Politicians need money to get elected and then stay elected. But only to a point. Once you have filled your campaign coffers so that you can completely saturate the media market, then and only then do you have enough. Money can always buy more billboards, television, radio, internet, and get out the vote operations, but at some point - there really is a diminishing marginal return on these things. Another hundred dollars will not win you any more votes.
Mitt Romney leads Barack Obama in the money race. By no small amount. Remember how Obama set a record in fundraising in 2008? Partly because of Citizens United ruling and partly because Mitt Romney is Wall Street's guy, for better or for worse, Romney is blowing away that record. Obama has an army of small donors. Romney has an army of large donors. Yet, most political analysts say it does not matter all that much because they hit that point of diminishing marginal return long ago.
According to RealClearPolitics, the electoral college narrows the number of states in play from 51 (DC gets 3 electoral votes) down to 11 states. Pollster says that number is 7. The Associated Press says a slightly different 7.
So what would happen if we removed the electoral college? All people in all 51 states would be back in play once again. Instead of needing enough money to completely saturate 7 to 11 states, now presidential politicians will need enough money to saturate the entire country. That means more, much more, money in politics.

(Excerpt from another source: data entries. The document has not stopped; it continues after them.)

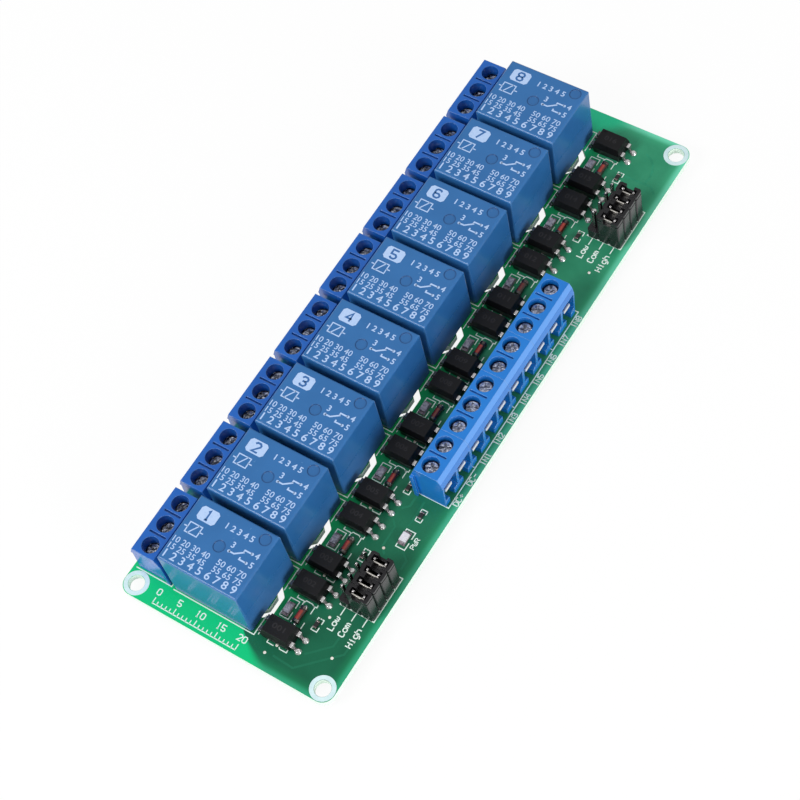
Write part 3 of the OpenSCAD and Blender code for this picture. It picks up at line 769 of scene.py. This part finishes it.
def supplyPrint(ink):                            # round the supply lamp and its resistor
    look = supplyMarks
    low, high = supplyLamp
    left, right, near, far = look["left"], look["right"], low.y - look["near"], high.y + look["far"]
    ink.line([(right, near + look["nearHook"]), (right, near), (left, near), (left, far), (right, far),
              (right, far - look["farHook"])], silk["line"])
    ink.strokes("PWR", look["wordX"], middleOf(supplyLamp).y + look["wordShift"], look["wordHeight"], 90,
                look["wordLine"])
    low, high = supplyResistor
    left, right = low.x - look["resistorAside"], high.x + look["resistorAside"]
    near, far = low.y - look["resistorBeyond"], high.y + look["resistorBeyond"]
    for x in (left, right):
        ink.line([(x, near), (x, near + look["nearLeg"])], silk["thin"])
        ink.line([(x, far), (x, far - look["farLeg"])], silk["thin"])
    for y in (near, far):
        ink.line([(left, y), (right, y)], silk["thin"])


rulerMarks = {"start": -17.0, "foot": -70.15, "length": 20, "every": 5, "long": 1.3, "short": 0.8,
              "line": 0.2, "overhang": 0.1, "digitRise": 2.6, "digitHeight": 1.25, "digitLine": 0.22}


def rulerPrint(ink):                             # a plain ruler in millimetres
    look = rulerMarks
    start, foot, length = look["start"], look["foot"], look["length"]
    for step in range(length + 1):
        tall = look["short"] if step % look["every"] else look["long"]
        ink.line([(start + step, foot), (start + step, foot + tall)], look["line"])
    ink.line([(start - look["overhang"], foot), (start + length + look["overhang"], foot)], look["line"])
    for step in range(0, length + 1, look["every"]):
        ink.strokes(str(step), start + step, foot + look["digitRise"], look["digitHeight"], 0,
                    look["digitLine"])


boardInk = Print("board_print", boardTop, silk["proud"])
for middle in stationY:
    stationPrint(boardInk, middle)
for middle in headerY:
    headerPrint(boardInk, middle)
inputPrint(boardInk)
supplyPrint(boardInk)
rulerPrint(boardInk)
boardInk.done("whiteInk")
print("board print")


# tracks that show through the mask, and the tinned rims of holes that join the board's two sides

topCopper = {
    "proud": 0.012, "width": 0.45,
    "tracks": [[(10.1, -67.44), (14.88, -67.7), (22.1, -60.6), (22.15, -58.9)],
               [(15.3, -64.27), (19.35, -60.2), (19.4, -58.2)],
               [(14.9, -32.1), (16.2, -33.4), (16.25, -38.0), (17.5, -39.4)],
               [(20.45, -37.1), (22.1, -38.5), (22.1, -40.6)],
               [(18.5, -26.0), (18.5, -32.0)],
               [(15.3, 58.8), (21.5, 58.8), (22.9, 57.4)],
               [(16.6, 65.6), (18.0, 65.0), (19.2, 63.8), (19.9, 62.2), (20.1, 60.6), (19.9, 59.0)]],
    "stationTrack": [(15.2, -4.6), (16.4, -3.4), (16.4, 5.2), (15.2, 6.4)],
    "viaProud": 0.035, "viaDiameter": 0.62, "viaSides": 12,
    "vias": [(20.45, -62.34), (15.45, -55.6), (8.4, -67.72), (16.7, -38.3), (20.6, 34.5)],
    "stationVia": (9.67, -7.47)}


def upperTracks():
    look = topCopper
    tracks = Print("mask_tracks", boardTop, look["proud"])
    tracks.lines(look["tracks"], look["width"])
    for middle in stationY[2:-2]:
        tracks.lines([look["stationTrack"]], look["width"], y=middle)
    tracks.done("trackMask")


def viaRings():
    look = topCopper
    tin = Print("via_rings", boardTop, look["viaProud"])
    viaX, viaY = look["stationVia"]
    for x, y in look["vias"] + [(viaX, viaY + middle) for middle in stationY]:
        tin.disc(x, y, look["viaDiameter"], look["viaSides"])
    tin.done("viaTin")


# tracks under the board; the relay's pins are measured from its middle

lowerCopper = {
    "powerProud": 0.05, "signalProud": 0.02, "commonWidth": 2.6, "throwWidth": 2.0, "signalWidth": 0.6,
    "commonPin": 7.13, "coilPin": 4.92, "throwPin": -7.22, "pinRow": 6.02,
    "terminalX": -19.3, "throwRun": 3, "coilRun": 3.5, "coilBends": [(9.2, 4.6), (12.5, 4.6), (14.2, 3.2)],
    "signal": [(14.0, 1.0), (16.2, 1.0)], "gatherX": 18.2, "gatherY": 0.5, "gatherShare": 0.3}


def lowerTracks():                               # the wide soldered ones go to the terminals
    look = lowerCopper
    power = Print("power_tracks", boardLow.z, look["powerProud"])
    signal = Print("signal_tracks", boardLow.z, look["signalProud"])
    common, coil, throw = [relayX + look[pin] for pin in ("commonPin", "coilPin", "throwPin")]
    end, row = look["terminalX"], look["pinRow"]
    for middle in stationY:
        power.lines([[(common, 0), (end, 0)]], look["commonWidth"], y=middle)
        for side in (-1, 1):
            power.lines([[(throw, side * row), (throw - look["throwRun"], side * wayStep),
                          (end, side * wayStep)]], look["throwWidth"], y=middle)
            signal.lines([[(coil, side * row), (coil + look["coilRun"], side * row)]
                          + [(x, side * y) for x, y in look["coilBends"]]], look["signalWidth"], y=middle)
        gather = (look["gatherX"], middle * look["gatherShare"] + look["gatherY"])
        signal.line([(x, middle + y) for x, y in look["signal"]] + [gather], look["signalWidth"])
    power.done("trackTin")
    signal.done("trackMask")


upperTracks()
viaRings()
lowerTracks()
print("copper")


# faint numbers on the couplers

couplerMark = {"proud": 0.006, "height": 1.15, "weight": 0.02, "width": 2.8}

couplerInk = Print("coupler_marks", couplers[0][1].z, couplerMark["proud"])
for number, box in enumerate(couplers, 1):
    middle = middleOf(box)
    couplerInk.words(f"{number:03d}", middle.x, middle.y, couplerMark["height"], couplerMark["weight"],
                     couplerMark["width"])
couplerInk.done("laserMark")
print("coupler marks")


# print on the relays: a plate for the number, signs for the coil and the contact, rows of digits

relayMarks = {
    "proud": 0.006, "line": 0.24, "heavyLine": 0.312,
    "plate": (-7.5, 2.9, -3.3, 5.9), "plateCorner": 0.5, "numberLift": 0.004, "numberHeight": 2.0,
    "numberLine": 0.42,
    "coil": [(-7.7, -0.4), (-4.9, -0.4), (-4.9, 1.8), (-7.7, 1.8)],
    "coilLines": [[(-7.0, -0.4), (-5.6, 1.8)], [(-7.7, 0.7), (-8.5, 0.7)], [(-4.9, 0.7), (-4.1, 0.7)]],
    "contact": [[(2.3, 0.3), (3.5, 0.3), (5.2, 1.5)], [(6.6, 1.9), (5.0, 1.9), (5.0, 1.45)],
                [(6.6, -0.2), (5.0, -0.2), (5.0, 0.3)]],
    "pins": [(2.3, 0.3), (6.7, 1.9), (6.7, -0.2)], "pinDiameter": 0.6}

# text, place from the middle of the relay, height, weight, and width where it is set
relayWords = [
    ("1 2 3 4 5", 2.1, 4.4, 1.3, 0.03, 6.4),
    ("4", 7.8, 1.9, 1.3, 0.03, None), ("5", 7.8, -0.2, 1.3, 0.03, None), ("3", 2.4, 1.7, 1.3, 0.03, None),
    ("10 20 30 40", -4.5, -2.6, 1.3, 0.01, 8.4), ("50 60 70", 4.9, -2.6, 1.3, 0.01, 6.6),
    ("15 25 35 45", -4.5, -4.2, 1.3, 0.01, 8.4), ("55 65 75", 4.9, -4.2, 1.3, 0.01, 6.6),
    ("1 2 3 4 5 6 7 8 9", -0.15, -5.95, 1.7, 0.025, 16.8)]


def relayPrint(number, middle):
    look = relayMarks
    ink = Print(f"relay_print_{number}", relayTop, look["proud"])
    left, near, right, far = look["plate"]
    cut = look["plateCorner"]
    plate = [(left + cut, near), (right - cut, near), (right, near + cut), (right, far - cut),
             (right - cut, far), (left + cut, far), (left, far - cut), (left, near + cut)]
    ink.slab([(x + middle.x, y + middle.y) for x, y in plate])
    ink.line([(x + middle.x, y + middle.y) for x, y in look["coil"]], look["line"], True)
    ink.lines(look["coilLines"], look["line"], middle.x, middle.y)
    ink.lines(look["contact"], look["heavyLine"], middle.x, middle.y)
    for x, y in look["pins"]:
        ink.disc(x + middle.x, y + middle.y, look["pinDiameter"])
    for text, x, y, height, weight, width in relayWords:
        ink.words(text, x + middle.x, y + middle.y, height, weight, width)
    ink.done("relayInk")
    ground = Print(f"relay_number_{number}", relayTop + look["numberLift"], look["proud"])
    ground.strokes(str(number), middle.x + (left + right) / 2, middle.y + (near + far) / 2,
                   look["numberHeight"], 0, look["numberLine"])
    ground.done("relayGround")


for number, box in enumerate(covers, 1):
    relayPrint(number, middleOf(box))
print("relay prints")


# camera, light and floor

shot = {"place": (150.68, -146.676, 351.724), "turn": (28.98, 8.341, 32.581),   # millimetres, degrees
        "lens": 90.333, "sensor": 36, "nearest": 10}

camera = bpy.data.objects.new("camera", bpy.data.cameras.new("camera"))
bpy.context.scene.collection.objects.link(camera)
camera.location = Vector(shot["place"]) * mm
camera.rotation_euler = Euler([math.radians(angle) for angle in shot["turn"]], "XYZ")
camera.data.lens, camera.data.sensor_width = shot["lens"], shot["sensor"]
camera.data.clip_start = shot["nearest"] * mm
bpy.context.scene.camera = camera

lampSettings = {                                 # places and sizes in metres, power in watts
    "keyLamp": {"place": (-0.3, -0.6, 0.62), "size": 0.4, "power": 4.4},
    "sideLamp": {"place": (0.85, -0.15, 0.3), "size": 0.4, "power": 4.2},
    "topLamp": {"place": (0.05, -0.06, 0.85), "size": 0.16, "power": 0.8}}

for name, settings in lampSettings.items():
    lamp = bpy.data.lights.new(name, "AREA")
    lamp.size, lamp.energy = settings["size"], settings["power"]
    holder = bpy.data.objects.new(name, lamp)
    bpy.context.scene.collection.objects.link(holder)
    holder.location = settings["place"]
    holder.rotation_euler = (-Vector(settings["place"])).to_track_quat("-Z", "Y").to_euler()

white = (1, 1, 1, 1)
surround = {"light": 0.5, "seen": 1.0, "floor": (0.9, 0.9, 0.9, 1), "floorGlow": 0.92,
            "floorReach": 3.0, "floorGap": 0.1}

world = bpy.data.worlds.new("studio")
bpy.context.scene.world = world
world.use_nodes = True
studio = Nodes(world.node_tree)                  # plain numbers are mixed at sockets 2 and 3
strength = studio.add("ShaderNodeMix", {}, {0: studio.seenBy("Camera", "Transmission"),
                                            2: surround["light"], 3: surround["seen"]})
sky = world.node_tree.nodes["Background"]
studio.plug(sky.inputs["Strength"], strength)
studio.plug(sky.inputs["Color"], white)


def paleFloor():                                 # white to the camera, but it still takes the shadow
    finish = Finish("paleFloor", colour=surround["floor"], roughness=0.9)
    glow = finish.add("ShaderNodeEmission", {}, {"Color": white, "Strength": 1.0})
    seen = finish.seenBy("Camera", "Glossy", "Transmission") * surround["floorGlow"]
    mixed = finish.add("ShaderNodeMixShader", {}, {0: seen, 1: Value(finish, finish.shader.outputs[0]),
                                                   2: glow})
    finish.plug(finish.tree.nodes["Material Output"].inputs["Surface"], mixed)
    return finish.material


floorMesh = bpy.data.meshes.new("floor")
reach = surround["floorReach"]
floorMesh.from_pydata([(-reach, -reach, 0), (reach, -reach, 0), (reach, reach, 0), (-reach, reach, 0)],
                      [], [(0, 1, 2, 3)])
floorMesh.materials.append(paleFloor())
floor = bpy.data.objects.new("floor", floorMesh)
bpy.context.scene.collection.objects.link(floor)
floor.location.z = cadLow.z - surround["floorGap"] * mm
bpy.context.scene.view_settings.view_transform = "Standard"
print("camera, light and floor")
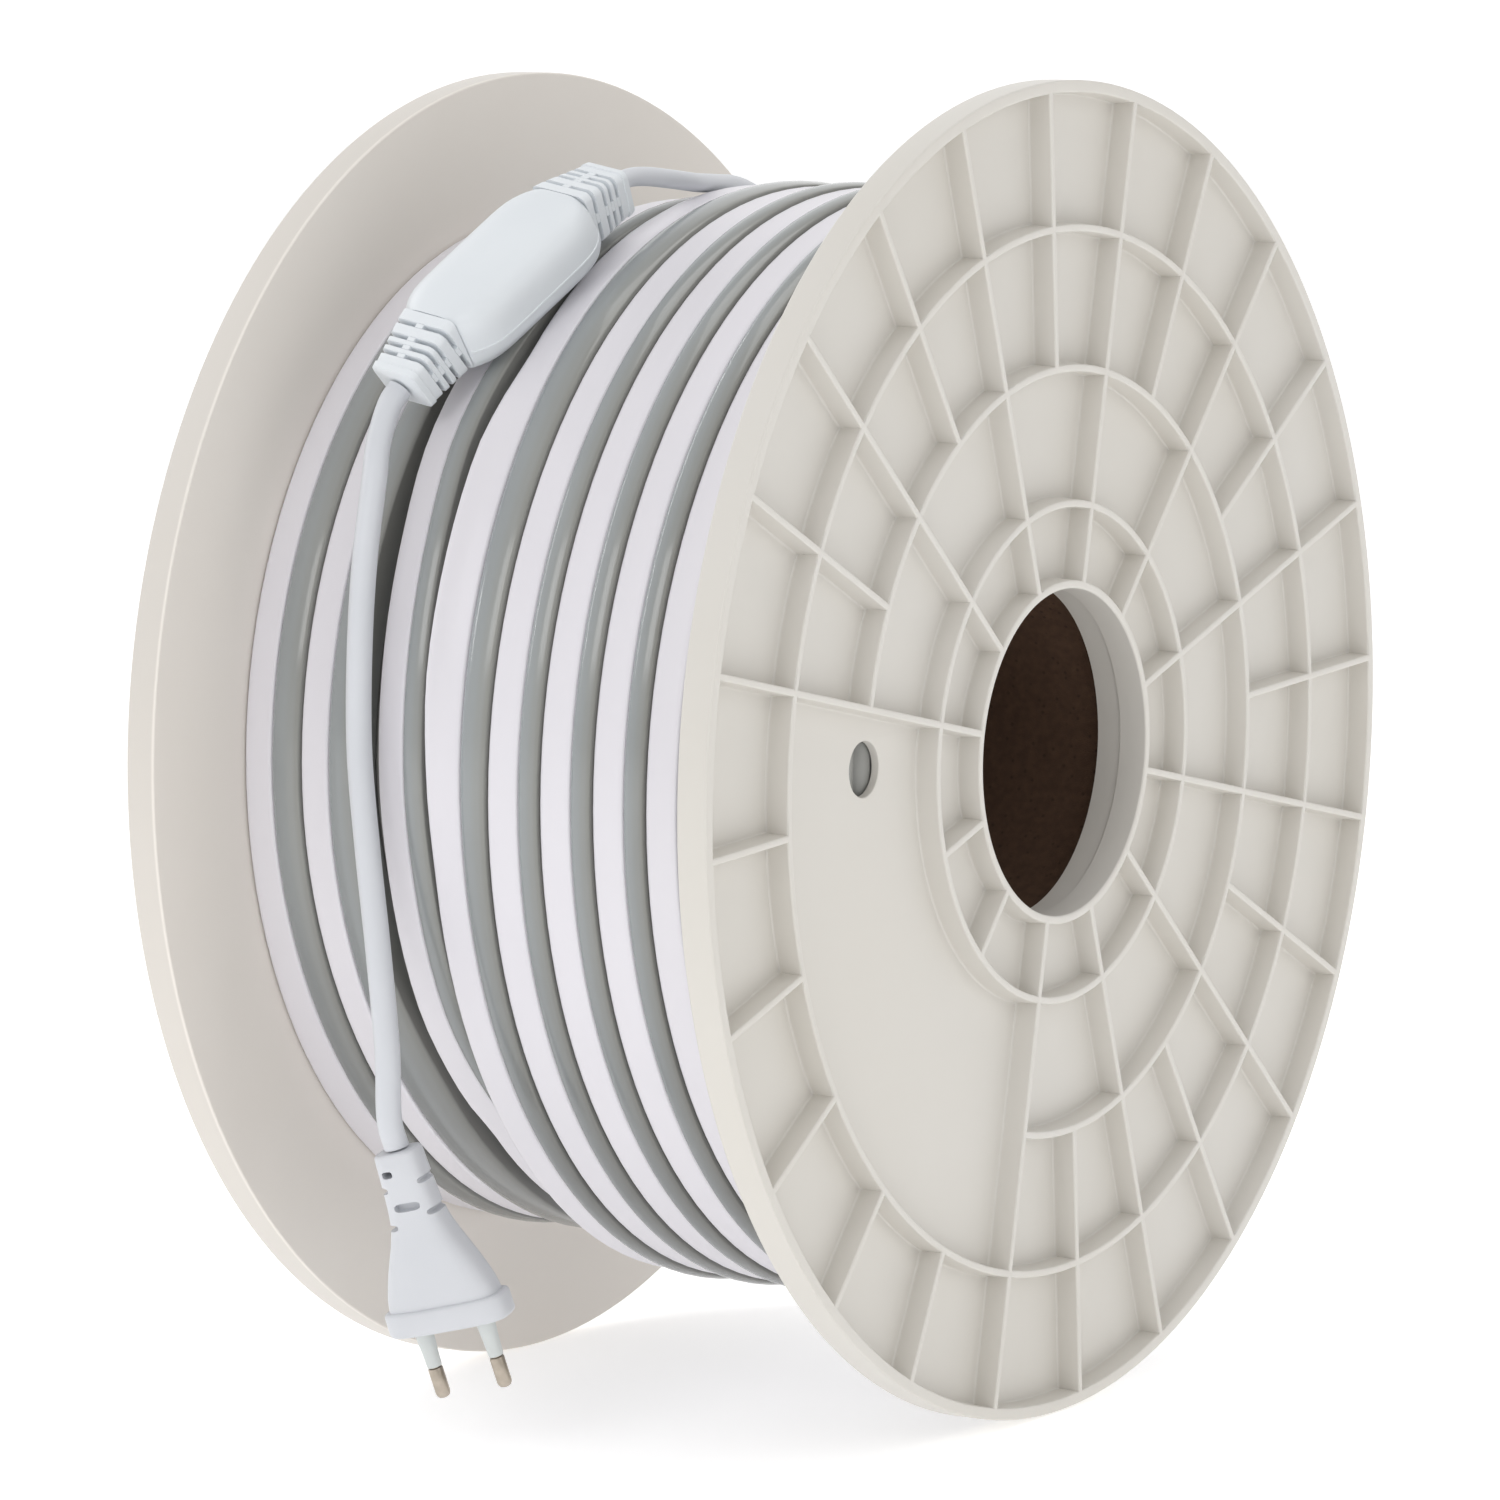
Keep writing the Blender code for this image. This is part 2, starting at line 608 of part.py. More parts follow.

People thought that our politicians were beholden to corporations before Citizens United. Now that they can make unlimited donations to SuperPACs, it is much more the case than before. Now add in the need to raise billions more because the Electoral College is gone. What does this equal?
This will be a world where politicians will spend no time shaking the hands and kissing the babies of ordinary folks, but a world where they spend all of their time schmoozing billionaires. Is that a world we want to live in?